Repeat, exactly and in full, the lines of the listing below, but without any pictures.

• Dataset

>>>>

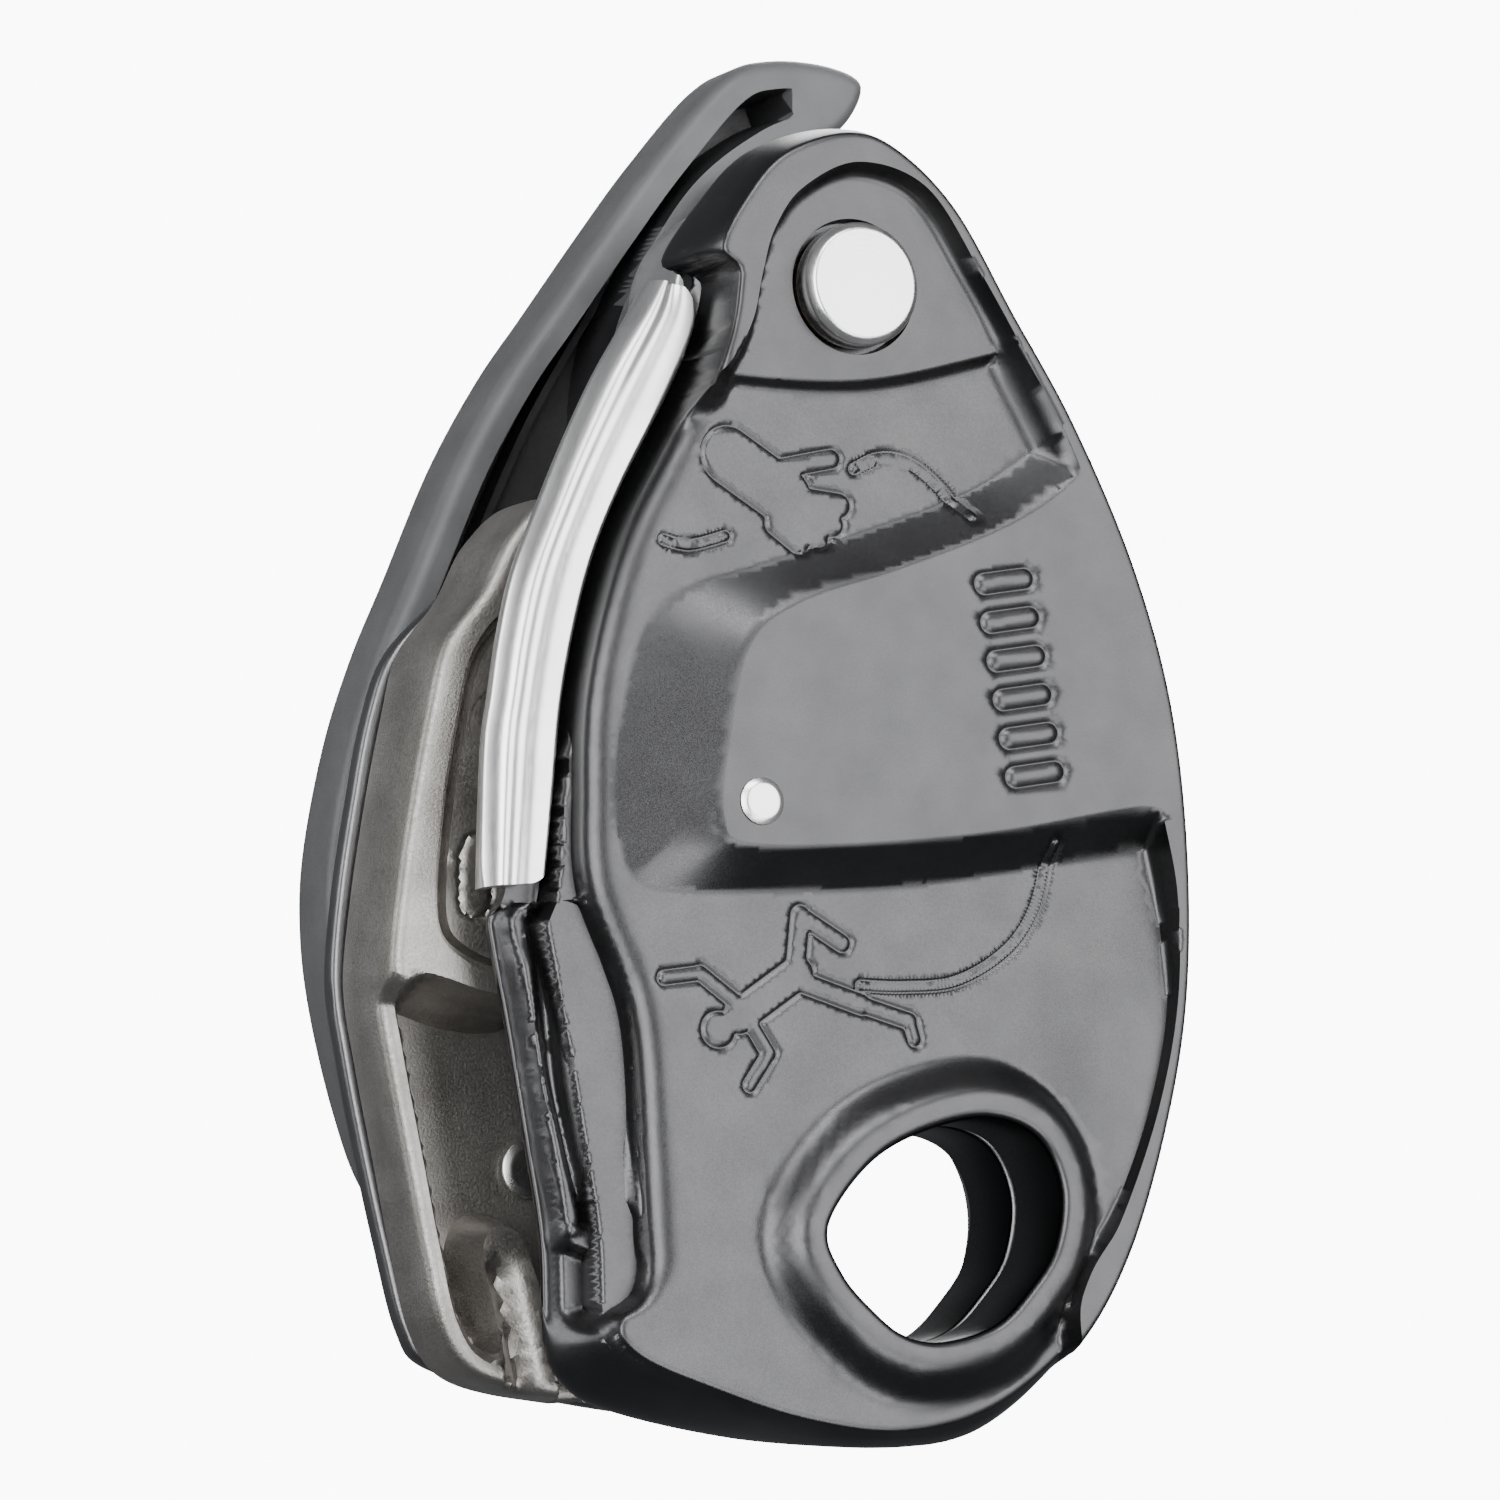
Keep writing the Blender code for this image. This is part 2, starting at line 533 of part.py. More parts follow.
def lip_insert(stations=22):
    """A curved steel strip: a front band that rolls back over the plate's left edge."""
    inner = curve(LIP_INNER, 1, closed=False)
    outer = curve(LIP_OUTER, 1, closed=False)
    take = np.linspace(0, 1, stations)
    inner = np.array([inner[round(t * (len(inner) - 1))] for t in take])
    outer = np.array([outer[round(t * (len(outer) - 1))] for t in take])
    verts, faces = [], []
    wrap, under = LIP_BACK - LIP_FRONT, LIP_SEAT - GAP - LIP_FRONT
    section = [(0.0, 0.2), (0.15, 0.0), (0.42, 0.15), (0.66, 0.45), (0.76, 0.25), (0.95, 0.6),
               (1.06, 1.5), (1.08, 2.0), (1.0, wrap), (0.78, wrap), (0.78, under), (0.4, under),
               (0.0, 1.6)]
    for a, b in zip(inner, outer):
        for across, depth in section:
            p = a + (b - a) * across
            verts.append((p[0], LIP_FRONT + depth, p[1]))
    m = len(section)
    for k in range(stations - 1):
        for i in range(m):
            p, q = k * m + i, k * m + (i + 1) % m
            faces.append((p, p + m, q + m, q))
    faces.append(tuple(range(m)))
    faces.append(tuple(range((stations - 1) * m, stations * m))[::-1])
    return verts, faces


# ---------------------------------------------------------------- the fixed side

def body_front(points):
    """Depth of the friction body's front: channel floor, rounded lip, block, panel and rib."""
    x, z = points.T
    edge = curve(BODY, 1.5)
    left = distance(points, edge[(edge[:, 0] < -31)], closed=False)
    lip = smooth((3.6 - left) / 2.8) * smooth((-26 - x) / 4) * smooth((24 - z) / 3 + 1)
    depth = FLOOR - (FLOOR - CREST) * lip
    rib = smooth(depth_in(points, curve(RIB, 1.5)) / 1.2)
    groove = np.exp(-((x + 26.8 - 0.1 * z) / 0.8) ** 2)
    depth = np.minimum(depth, FLOOR - (4.2 - 1.6 * groove) * rib)
    block = smooth(depth_in(points, curve(BLOCK, 2)) / 1.6)
    depth = depth + (BLOCK_FRONT - depth) * block
    panel = depth_in(points, curve(PANEL, 1.5))
    depth = depth + 0.9 * smooth(panel / 0.4) - 0.4 * smooth((panel - 0.9) / 0.4)
    outer_round = 1.0 * smooth((0.9 - left) / 0.9) * (x < -28)
    return depth + outer_round


def body_back(points):
    """The friction body lies flat on the fixed plate."""
    return np.full(len(points), BODY_BACK)


def fixed_front(points):
    """Depth of the fixed plate's front: flat, with the eye's collar and a counterbore."""
    x, z = points.T
    collar = smooth((5.8 - distance(points, curve(EYE, 1.0))) / 2.4)
    depth = FIXED_FRONT - (FIXED_FRONT - EYE_MEET - GAP / 2) * collar
    bore = np.hypot(x - SELECTOR[0], z - SELECTOR[1]) < 3.75
    return np.where(bore, FIXED_FRONT + 1.3, depth)


def fixed_back(points):
    """Depth of the fixed plate's back: flat, dished round the eye, rounded at its edge."""
    dish = np.clip(1 - distance(points, curve(EYE, 1.0)) / 5.0, 0, 1)
    edge = smooth((1.2 - distance(points, curve(FIXED, 1.5))) / 1.2)
    return FIXED_BACK - (FIXED_BACK - 15.0) * dish - 0.7 * edge


RIVETS = [(-24.3, 7.6), (-13.5, 50.5), (11.5, 22.5), (-18.5, 15.0)]
DETENT = (SELECTOR[0] + 4.3, SELECTOR[1])
STOP_PIN = (-21.3, 37.6)
HANDLE_STOP = (4.3, 80.4)


def drive_slot(spare):
    """The arc in the fixed side that the cam's drive pin moves along."""
    return arc_slot(CAM_AXLE, DRIVE_R, 1.6 + spare, DRIVE_AT - CAM_SWING - 3, DRIVE_AT + 3)


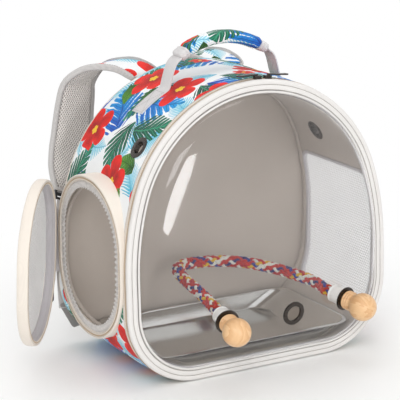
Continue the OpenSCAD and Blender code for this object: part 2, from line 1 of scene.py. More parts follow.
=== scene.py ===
# %% [markdown]
# # A soft travel carrier for a small bird
# The carrier is a sewn shell with a clear domed window, a rope perch, a steel tray, a round side door, a
# handle and two shoulder straps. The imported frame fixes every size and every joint. This script keeps each
# piece in its place and gives it the cloth, stitches, metal and wood that it has on the real thing.
# All helpers work in millimetres, as a maker would, and only the finished mesh is turned into metres.

import math

import bpy
import numpy as np
from mathutils import Matrix, Quaternion, Vector


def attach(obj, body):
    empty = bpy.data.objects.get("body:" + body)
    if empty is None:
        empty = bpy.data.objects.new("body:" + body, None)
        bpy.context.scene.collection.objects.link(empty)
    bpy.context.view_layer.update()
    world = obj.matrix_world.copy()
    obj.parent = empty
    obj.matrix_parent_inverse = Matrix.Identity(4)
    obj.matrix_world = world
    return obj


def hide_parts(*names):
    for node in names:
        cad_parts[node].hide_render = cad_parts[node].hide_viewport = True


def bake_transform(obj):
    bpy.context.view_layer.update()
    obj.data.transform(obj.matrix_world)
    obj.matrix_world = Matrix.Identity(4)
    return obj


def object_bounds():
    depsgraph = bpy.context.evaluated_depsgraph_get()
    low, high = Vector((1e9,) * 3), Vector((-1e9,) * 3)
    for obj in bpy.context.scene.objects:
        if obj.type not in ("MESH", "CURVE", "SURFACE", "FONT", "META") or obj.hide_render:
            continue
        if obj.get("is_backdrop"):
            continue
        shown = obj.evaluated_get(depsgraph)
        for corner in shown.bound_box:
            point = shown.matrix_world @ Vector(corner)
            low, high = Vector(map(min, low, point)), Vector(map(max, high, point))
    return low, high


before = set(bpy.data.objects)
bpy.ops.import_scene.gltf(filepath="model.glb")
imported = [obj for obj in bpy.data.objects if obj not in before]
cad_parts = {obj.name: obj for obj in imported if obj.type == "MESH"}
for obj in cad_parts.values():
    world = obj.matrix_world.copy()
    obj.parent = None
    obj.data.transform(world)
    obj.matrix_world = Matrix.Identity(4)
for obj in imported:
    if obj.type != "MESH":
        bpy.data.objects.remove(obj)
cad_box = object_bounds()
MM = 0.001
scene = bpy.context.scene
scene.view_settings.view_transform = "Standard"

# %% [markdown]
# ## Camera
# The photograph was taken from the front left, a little above the carrier, with a long lens. The camera's
# direction was fitted to points of the photograph. Its distance was chosen, because the points fit alike from
# 1.5 to 3 m. The lens and the small shift were then set to bring the carrier over the picture.

# %% Camera
VIEW_AZIMUTH, VIEW_ELEVATION, VIEW_DISTANCE = -30.5, 15.27, 2.301
VIEW_TARGET = Vector((0, 0, 0.185))
azimuth, elevation = math.radians(VIEW_AZIMUTH), math.radians(VIEW_ELEVATION)
view_back = Vector((math.sin(azimuth) * math.cos(elevation), -math.cos(azimuth) * math.cos(elevation),
    math.sin(elevation)))
camera = bpy.data.objects.new("camera", bpy.data.cameras.new("camera"))
LENS, SENSOR = 159.2, 36
SHIFT_X, SHIFT_Y = -0.053, 0.0206
camera.data.lens, camera.data.sensor_width = LENS, SENSOR
camera.data.shift_x, camera.data.shift_y = SHIFT_X, SHIFT_Y
camera.data.clip_end = 50
camera.location = VIEW_TARGET + view_back * VIEW_DISTANCE
camera.rotation_euler = (-view_back).to_track_quat("-Z", "Y").to_euler()
scene.collection.objects.link(camera)
scene.camera = camera
print("camera at", [round(c, 3) for c in camera.location])

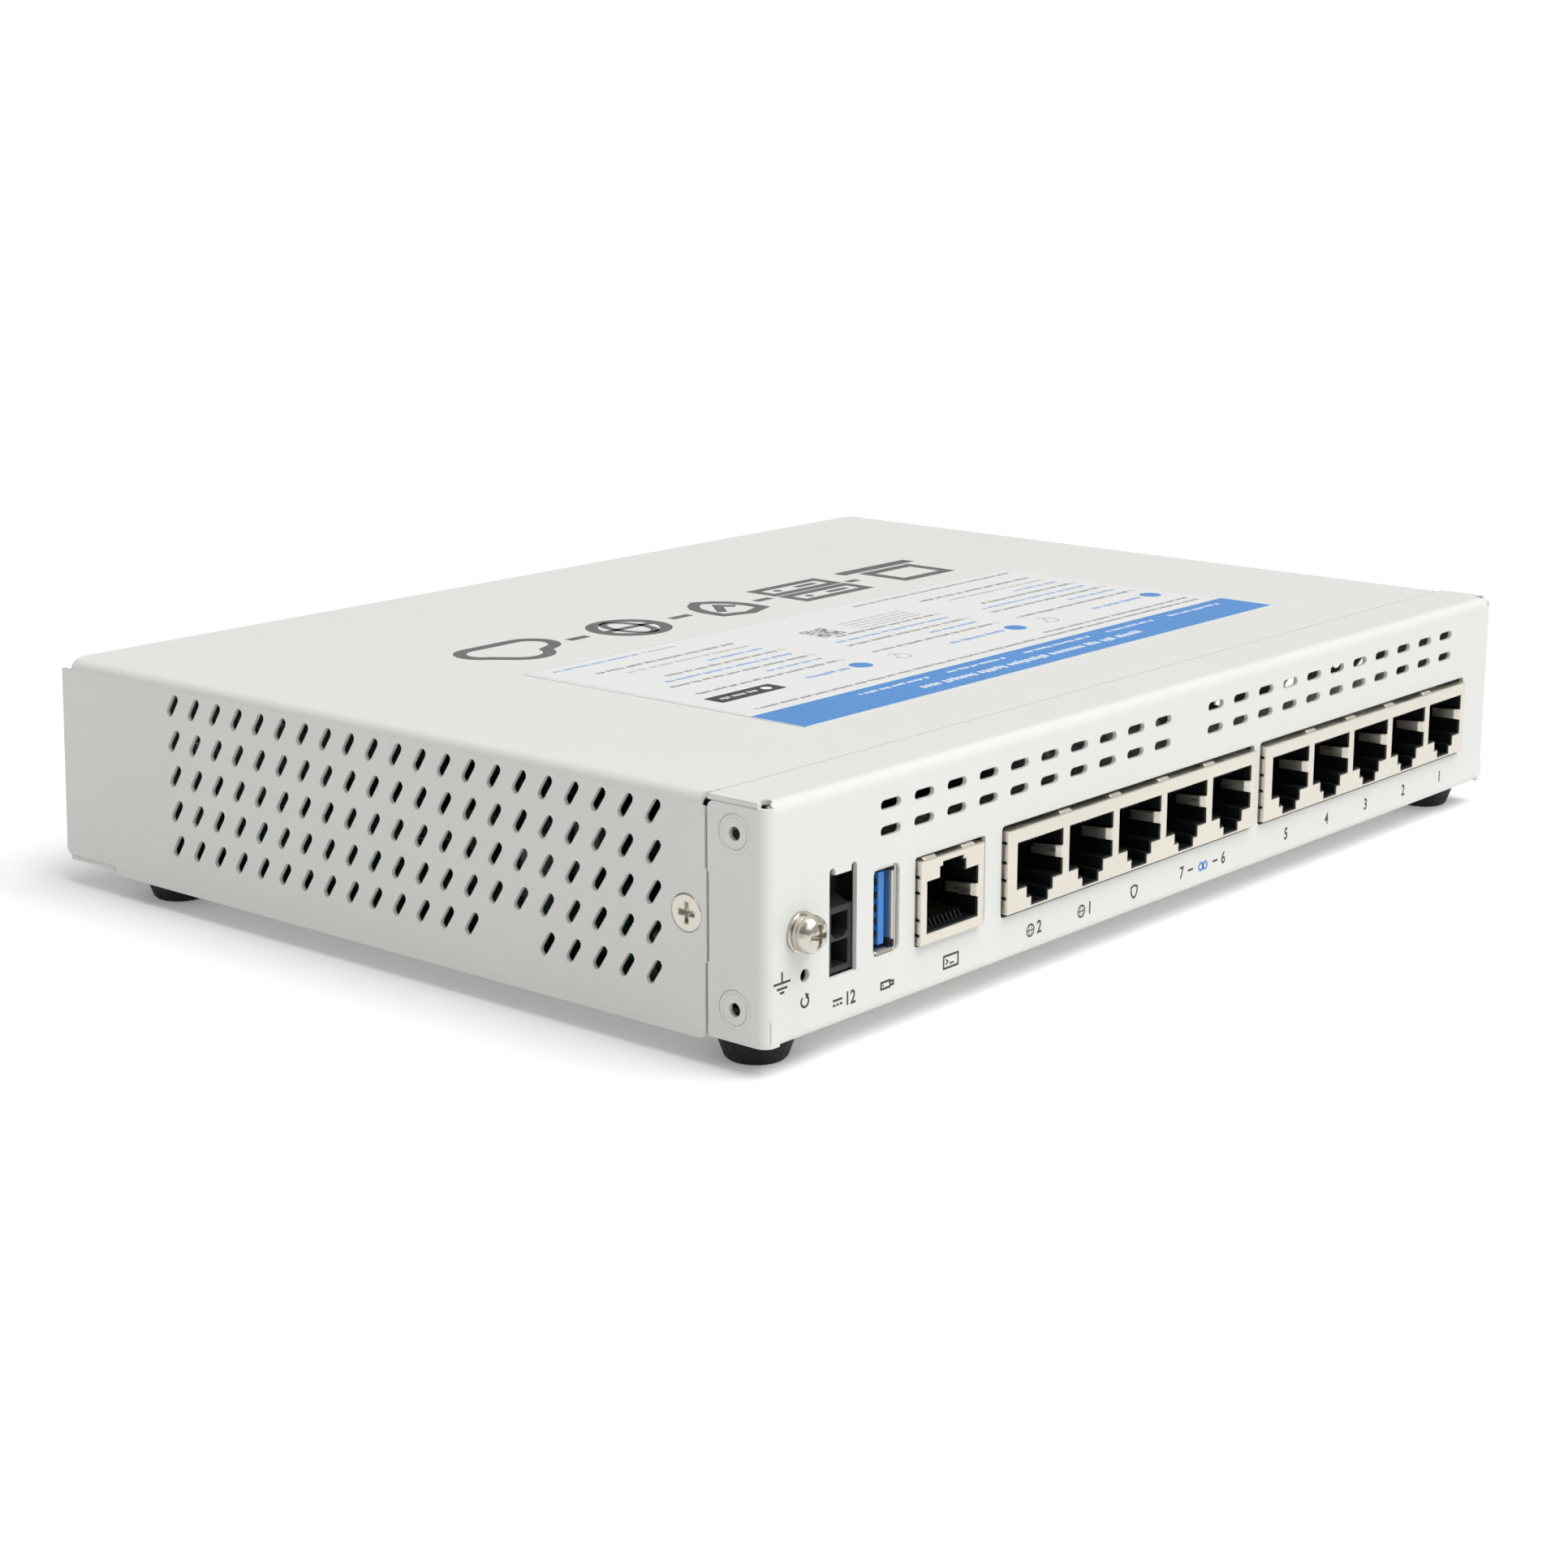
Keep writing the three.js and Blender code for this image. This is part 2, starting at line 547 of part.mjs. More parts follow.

<<<<

• Written response
Keep writing the Blender code for this image. This is part 2, starting at line 533 of part.py. More parts follow.
def lip_insert(stations=22):
    """A curved steel strip: a front band that rolls back over the plate's left edge."""
    inner = curve(LIP_INNER, 1, closed=False)
    outer = curve(LIP_OUTER, 1, closed=False)
    take = np.linspace(0, 1, stations)
    inner = np.array([inner[round(t * (len(inner) - 1))] for t in take])
    outer = np.array([outer[round(t * (len(outer) - 1))] for t in take])
    verts, faces = [], []
    wrap, under = LIP_BACK - LIP_FRONT, LIP_SEAT - GAP - LIP_FRONT
    section = [(0.0, 0.2), (0.15, 0.0), (0.42, 0.15), (0.66, 0.45), (0.76, 0.25), (0.95, 0.6),
               (1.06, 1.5), (1.08, 2.0), (1.0, wrap), (0.78, wrap), (0.78, under), (0.4, under),
               (0.0, 1.6)]
    for a, b in zip(inner, outer):
        for across, depth in section:
            p = a + (b - a) * across
            verts.append((p[0], LIP_FRONT + depth, p[1]))
    m = len(section)
    for k in range(stations - 1):
        for i in range(m):
            p, q = k * m + i, k * m + (i + 1) % m
            faces.append((p, p + m, q + m, q))
    faces.append(tuple(range(m)))
    faces.append(tuple(range((stations - 1) * m, stations * m))[::-1])
    return verts, faces


# ---------------------------------------------------------------- the fixed side

def body_front(points):
    """Depth of the friction body's front: channel floor, rounded lip, block, panel and rib."""
    x, z = points.T
    edge = curve(BODY, 1.5)
    left = distance(points, edge[(edge[:, 0] < -31)], closed=False)
    lip = smooth((3.6 - left) / 2.8) * smooth((-26 - x) / 4) * smooth((24 - z) / 3 + 1)
    depth = FLOOR - (FLOOR - CREST) * lip
    rib = smooth(depth_in(points, curve(RIB, 1.5)) / 1.2)
    groove = np.exp(-((x + 26.8 - 0.1 * z) / 0.8) ** 2)
    depth = np.minimum(depth, FLOOR - (4.2 - 1.6 * groove) * rib)
    block = smooth(depth_in(points, curve(BLOCK, 2)) / 1.6)
    depth = depth + (BLOCK_FRONT - depth) * block
    panel = depth_in(points, curve(PANEL, 1.5))
    depth = depth + 0.9 * smooth(panel / 0.4) - 0.4 * smooth((panel - 0.9) / 0.4)
    outer_round = 1.0 * smooth((0.9 - left) / 0.9) * (x < -28)
    return depth + outer_round


def body_back(points):
    """The friction body lies flat on the fixed plate."""
    return np.full(len(points), BODY_BACK)


def fixed_front(points):
    """Depth of the fixed plate's front: flat, with the eye's collar and a counterbore."""
    x, z = points.T
    collar = smooth((5.8 - distance(points, curve(EYE, 1.0))) / 2.4)
    depth = FIXED_FRONT - (FIXED_FRONT - EYE_MEET - GAP / 2) * collar
    bore = np.hypot(x - SELECTOR[0], z - SELECTOR[1]) < 3.75
    return np.where(bore, FIXED_FRONT + 1.3, depth)


def fixed_back(points):
    """Depth of the fixed plate's back: flat, dished round the eye, rounded at its edge."""
    dish = np.clip(1 - distance(points, curve(EYE, 1.0)) / 5.0, 0, 1)
    edge = smooth((1.2 - distance(points, curve(FIXED, 1.5))) / 1.2)
    return FIXED_BACK - (FIXED_BACK - 15.0) * dish - 0.7 * edge


RIVETS = [(-24.3, 7.6), (-13.5, 50.5), (11.5, 22.5), (-18.5, 15.0)]
DETENT = (SELECTOR[0] + 4.3, SELECTOR[1])
STOP_PIN = (-21.3, 37.6)
HANDLE_STOP = (4.3, 80.4)


def drive_slot(spare):
    """The arc in the fixed side that the cam's drive pin moves along."""
    return arc_slot(CAM_AXLE, DRIVE_R, 1.6 + spare, DRIVE_AT - CAM_SWING - 3, DRIVE_AT + 3)


Continue the OpenSCAD and Blender code for this object: part 2, from line 1 of scene.py. More parts follow.
=== scene.py ===
# %% [markdown]
# # A soft travel carrier for a small bird
# The carrier is a sewn shell with a clear domed window, a rope perch, a steel tray, a round side door, a
# handle and two shoulder straps. The imported frame fixes every size and every joint. This script keeps each
# piece in its place and gives it the cloth, stitches, metal and wood that it has on the real thing.
# All helpers work in millimetres, as a maker would, and only the finished mesh is turned into metres.

import math

import bpy
import numpy as np
from mathutils import Matrix, Quaternion, Vector


def attach(obj, body):
    empty = bpy.data.objects.get("body:" + body)
    if empty is None:
        empty = bpy.data.objects.new("body:" + body, None)
        bpy.context.scene.collection.objects.link(empty)
    bpy.context.view_layer.update()
    world = obj.matrix_world.copy()
    obj.parent = empty
    obj.matrix_parent_inverse = Matrix.Identity(4)
    obj.matrix_world = world
    return obj


def hide_parts(*names):
    for node in names:
        cad_parts[node].hide_render = cad_parts[node].hide_viewport = True


def bake_transform(obj):
    bpy.context.view_layer.update()
    obj.data.transform(obj.matrix_world)
    obj.matrix_world = Matrix.Identity(4)
    return obj


def object_bounds():
    depsgraph = bpy.context.evaluated_depsgraph_get()
    low, high = Vector((1e9,) * 3), Vector((-1e9,) * 3)
    for obj in bpy.context.scene.objects:
        if obj.type not in ("MESH", "CURVE", "SURFACE", "FONT", "META") or obj.hide_render:
            continue
        if obj.get("is_backdrop"):
            continue
        shown = obj.evaluated_get(depsgraph)
        for corner in shown.bound_box:
            point = shown.matrix_world @ Vector(corner)
            low, high = Vector(map(min, low, point)), Vector(map(max, high, point))
    return low, high


before = set(bpy.data.objects)
bpy.ops.import_scene.gltf(filepath="model.glb")
imported = [obj for obj in bpy.data.objects if obj not in before]
cad_parts = {obj.name: obj for obj in imported if obj.type == "MESH"}
for obj in cad_parts.values():
    world = obj.matrix_world.copy()
    obj.parent = None
    obj.data.transform(world)
    obj.matrix_world = Matrix.Identity(4)
for obj in imported:
    if obj.type != "MESH":
        bpy.data.objects.remove(obj)
cad_box = object_bounds()
MM = 0.001
scene = bpy.context.scene
scene.view_settings.view_transform = "Standard"

# %% [markdown]
# ## Camera
# The photograph was taken from the front left, a little above the carrier, with a long lens. The camera's
# direction was fitted to points of the photograph. Its distance was chosen, because the points fit alike from
# 1.5 to 3 m. The lens and the small shift were then set to bring the carrier over the picture.

# %% Camera
VIEW_AZIMUTH, VIEW_ELEVATION, VIEW_DISTANCE = -30.5, 15.27, 2.301
VIEW_TARGET = Vector((0, 0, 0.185))
azimuth, elevation = math.radians(VIEW_AZIMUTH), math.radians(VIEW_ELEVATION)
view_back = Vector((math.sin(azimuth) * math.cos(elevation), -math.cos(azimuth) * math.cos(elevation),
    math.sin(elevation)))
camera = bpy.data.objects.new("camera", bpy.data.cameras.new("camera"))
LENS, SENSOR = 159.2, 36
SHIFT_X, SHIFT_Y = -0.053, 0.0206
camera.data.lens, camera.data.sensor_width = LENS, SENSOR
camera.data.shift_x, camera.data.shift_y = SHIFT_X, SHIFT_Y
camera.data.clip_end = 50
camera.location = VIEW_TARGET + view_back * VIEW_DISTANCE
camera.rotation_euler = (-view_back).to_track_quat("-Z", "Y").to_euler()
scene.collection.objects.link(camera)
scene.camera = camera
print("camera at", [round(c, 3) for c in camera.location])

Keep writing the three.js and Blender code for this image. This is part 2, starting at line 547 of part.mjs. More parts follow.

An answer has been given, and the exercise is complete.